Return the listing below in full, with every line exactly as it is.

——

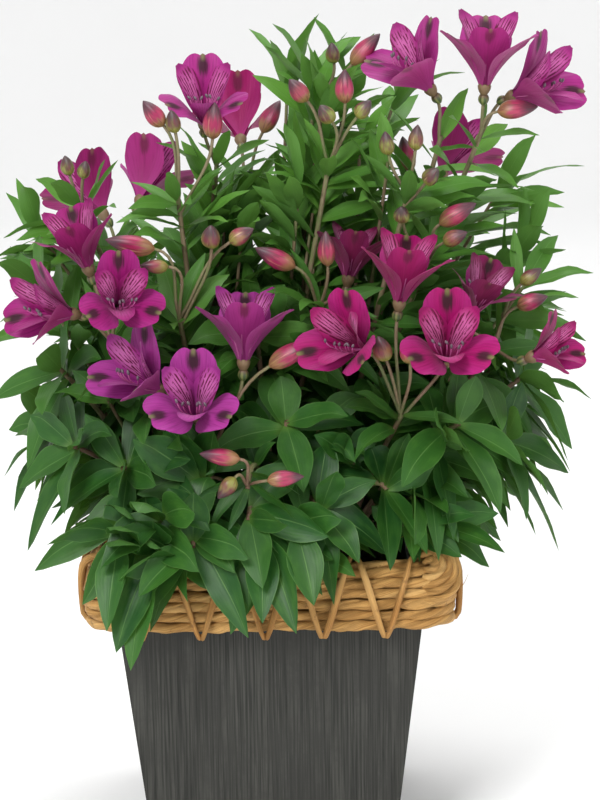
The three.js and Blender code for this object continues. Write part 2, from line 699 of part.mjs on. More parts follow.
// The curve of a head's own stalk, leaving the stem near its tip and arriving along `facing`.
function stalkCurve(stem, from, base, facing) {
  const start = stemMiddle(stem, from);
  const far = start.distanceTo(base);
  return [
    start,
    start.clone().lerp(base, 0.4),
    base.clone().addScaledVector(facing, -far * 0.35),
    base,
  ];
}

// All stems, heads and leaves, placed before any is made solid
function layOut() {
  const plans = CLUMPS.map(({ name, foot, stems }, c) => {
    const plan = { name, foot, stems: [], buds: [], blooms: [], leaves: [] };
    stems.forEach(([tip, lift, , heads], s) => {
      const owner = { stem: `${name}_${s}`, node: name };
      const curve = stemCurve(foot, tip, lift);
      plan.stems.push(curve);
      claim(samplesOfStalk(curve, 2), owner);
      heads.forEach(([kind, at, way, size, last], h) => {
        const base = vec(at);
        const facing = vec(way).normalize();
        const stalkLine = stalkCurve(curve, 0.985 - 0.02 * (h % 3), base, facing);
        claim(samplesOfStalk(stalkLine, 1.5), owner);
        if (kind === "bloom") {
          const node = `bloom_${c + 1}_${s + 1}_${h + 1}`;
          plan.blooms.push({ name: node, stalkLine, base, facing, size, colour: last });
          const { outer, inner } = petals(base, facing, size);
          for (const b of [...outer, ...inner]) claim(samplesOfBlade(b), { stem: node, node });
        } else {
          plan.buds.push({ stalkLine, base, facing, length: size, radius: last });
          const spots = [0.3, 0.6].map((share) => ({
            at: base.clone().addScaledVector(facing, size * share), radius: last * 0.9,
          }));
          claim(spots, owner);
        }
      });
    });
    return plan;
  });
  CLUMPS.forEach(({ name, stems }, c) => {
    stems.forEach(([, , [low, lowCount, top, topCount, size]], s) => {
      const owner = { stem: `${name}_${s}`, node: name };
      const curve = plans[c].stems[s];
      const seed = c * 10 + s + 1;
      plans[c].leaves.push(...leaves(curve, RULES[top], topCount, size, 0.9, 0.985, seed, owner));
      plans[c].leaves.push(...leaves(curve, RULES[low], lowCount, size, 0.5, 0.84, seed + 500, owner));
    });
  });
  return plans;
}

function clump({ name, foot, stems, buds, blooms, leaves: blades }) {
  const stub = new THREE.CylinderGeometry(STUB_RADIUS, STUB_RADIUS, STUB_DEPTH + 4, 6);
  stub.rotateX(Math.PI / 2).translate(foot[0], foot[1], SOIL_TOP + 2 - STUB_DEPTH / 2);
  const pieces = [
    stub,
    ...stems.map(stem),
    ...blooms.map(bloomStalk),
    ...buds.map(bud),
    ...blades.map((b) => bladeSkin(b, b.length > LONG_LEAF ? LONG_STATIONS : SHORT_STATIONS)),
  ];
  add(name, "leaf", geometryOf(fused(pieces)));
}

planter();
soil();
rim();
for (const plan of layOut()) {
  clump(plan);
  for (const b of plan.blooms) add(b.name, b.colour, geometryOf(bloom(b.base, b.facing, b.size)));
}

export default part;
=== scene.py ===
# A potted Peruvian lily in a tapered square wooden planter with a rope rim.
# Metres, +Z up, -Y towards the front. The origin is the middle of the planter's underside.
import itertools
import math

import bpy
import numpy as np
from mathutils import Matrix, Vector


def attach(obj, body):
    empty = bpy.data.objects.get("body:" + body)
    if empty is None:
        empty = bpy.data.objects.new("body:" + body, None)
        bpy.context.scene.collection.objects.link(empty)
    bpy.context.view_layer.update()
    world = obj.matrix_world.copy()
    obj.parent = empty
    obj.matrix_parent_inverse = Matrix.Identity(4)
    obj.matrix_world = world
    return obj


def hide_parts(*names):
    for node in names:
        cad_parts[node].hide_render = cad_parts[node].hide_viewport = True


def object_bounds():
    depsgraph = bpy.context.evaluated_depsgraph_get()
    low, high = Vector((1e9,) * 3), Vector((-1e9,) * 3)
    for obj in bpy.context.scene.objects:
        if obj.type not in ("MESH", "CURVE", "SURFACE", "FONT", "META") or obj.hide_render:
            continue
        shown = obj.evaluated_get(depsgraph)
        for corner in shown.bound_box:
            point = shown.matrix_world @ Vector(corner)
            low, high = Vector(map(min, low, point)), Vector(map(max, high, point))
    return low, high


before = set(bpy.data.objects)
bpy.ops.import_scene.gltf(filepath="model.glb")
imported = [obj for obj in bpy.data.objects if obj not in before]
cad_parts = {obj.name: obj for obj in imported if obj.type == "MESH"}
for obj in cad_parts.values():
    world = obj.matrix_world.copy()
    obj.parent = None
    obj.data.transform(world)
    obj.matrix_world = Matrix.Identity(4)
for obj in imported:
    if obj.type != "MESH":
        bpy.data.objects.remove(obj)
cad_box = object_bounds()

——

#### WRITTEN ANSWER
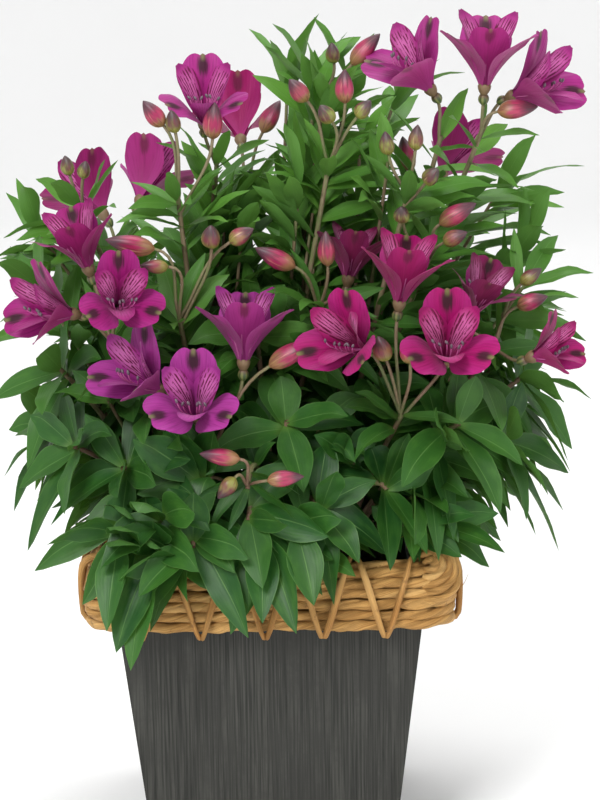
The three.js and Blender code for this object continues. Write part 2, from line 699 of part.mjs on. More parts follow.
// The curve of a head's own stalk, leaving the stem near its tip and arriving along `facing`.
function stalkCurve(stem, from, base, facing) {
  const start = stemMiddle(stem, from);
  const far = start.distanceTo(base);
  return [
    start,
    start.clone().lerp(base, 0.4),
    base.clone().addScaledVector(facing, -far * 0.35),
    base,
  ];
}

// All stems, heads and leaves, placed before any is made solid
function layOut() {
  const plans = CLUMPS.map(({ name, foot, stems }, c) => {
    const plan = { name, foot, stems: [], buds: [], blooms: [], leaves: [] };
    stems.forEach(([tip, lift, , heads], s) => {
      const owner = { stem: `${name}_${s}`, node: name };
      const curve = stemCurve(foot, tip, lift);
      plan.stems.push(curve);
      claim(samplesOfStalk(curve, 2), owner);
      heads.forEach(([kind, at, way, size, last], h) => {
        const base = vec(at);
        const facing = vec(way).normalize();
        const stalkLine = stalkCurve(curve, 0.985 - 0.02 * (h % 3), base, facing);
        claim(samplesOfStalk(stalkLine, 1.5), owner);
        if (kind === "bloom") {
          const node = `bloom_${c + 1}_${s + 1}_${h + 1}`;
          plan.blooms.push({ name: node, stalkLine, base, facing, size, colour: last });
          const { outer, inner } = petals(base, facing, size);
          for (const b of [...outer, ...inner]) claim(samplesOfBlade(b), { stem: node, node });
        } else {
          plan.buds.push({ stalkLine, base, facing, length: size, radius: last });
          const spots = [0.3, 0.6].map((share) => ({
            at: base.clone().addScaledVector(facing, size * share), radius: last * 0.9,
          }));
          claim(spots, owner);
        }
      });
    });
    return plan;
  });
  CLUMPS.forEach(({ name, stems }, c) => {
    stems.forEach(([, , [low, lowCount, top, topCount, size]], s) => {
      const owner = { stem: `${name}_${s}`, node: name };
      const curve = plans[c].stems[s];
      const seed = c * 10 + s + 1;
      plans[c].leaves.push(...leaves(curve, RULES[top], topCount, size, 0.9, 0.985, seed, owner));
      plans[c].leaves.push(...leaves(curve, RULES[low], lowCount, size, 0.5, 0.84, seed + 500, owner));
    });
  });
  return plans;
}

function clump({ name, foot, stems, buds, blooms, leaves: blades }) {
  const stub = new THREE.CylinderGeometry(STUB_RADIUS, STUB_RADIUS, STUB_DEPTH + 4, 6);
  stub.rotateX(Math.PI / 2).translate(foot[0], foot[1], SOIL_TOP + 2 - STUB_DEPTH / 2);
  const pieces = [
    stub,
    ...stems.map(stem),
    ...blooms.map(bloomStalk),
    ...buds.map(bud),
    ...blades.map((b) => bladeSkin(b, b.length > LONG_LEAF ? LONG_STATIONS : SHORT_STATIONS)),
  ];
  add(name, "leaf", geometryOf(fused(pieces)));
}

planter();
soil();
rim();
for (const plan of layOut()) {
  clump(plan);
  for (const b of plan.blooms) add(b.name, b.colour, geometryOf(bloom(b.base, b.facing, b.size)));
}

export default part;
=== scene.py ===
# A potted Peruvian lily in a tapered square wooden planter with a rope rim.
# Metres, +Z up, -Y towards the front. The origin is the middle of the planter's underside.
import itertools
import math

import bpy
import numpy as np
from mathutils import Matrix, Vector


def attach(obj, body):
    empty = bpy.data.objects.get("body:" + body)
    if empty is None:
        empty = bpy.data.objects.new("body:" + body, None)
        bpy.context.scene.collection.objects.link(empty)
    bpy.context.view_layer.update()
    world = obj.matrix_world.copy()
    obj.parent = empty
    obj.matrix_parent_inverse = Matrix.Identity(4)
    obj.matrix_world = world
    return obj


def hide_parts(*names):
    for node in names:
        cad_parts[node].hide_render = cad_parts[node].hide_viewport = True


def object_bounds():
    depsgraph = bpy.context.evaluated_depsgraph_get()
    low, high = Vector((1e9,) * 3), Vector((-1e9,) * 3)
    for obj in bpy.context.scene.objects:
        if obj.type not in ("MESH", "CURVE", "SURFACE", "FONT", "META") or obj.hide_render:
            continue
        shown = obj.evaluated_get(depsgraph)
        for corner in shown.bound_box:
            point = shown.matrix_world @ Vector(corner)
            low, high = Vector(map(min, low, point)), Vector(map(max, high, point))
    return low, high


before = set(bpy.data.objects)
bpy.ops.import_scene.gltf(filepath="model.glb")
imported = [obj for obj in bpy.data.objects if obj not in before]
cad_parts = {obj.name: obj for obj in imported if obj.type == "MESH"}
for obj in cad_parts.values():
    world = obj.matrix_world.copy()
    obj.parent = None
    obj.data.transform(world)
    obj.matrix_world = Matrix.Identity(4)
for obj in imported:
    if obj.type != "MESH":
        bpy.data.objects.remove(obj)
cad_box = object_bounds()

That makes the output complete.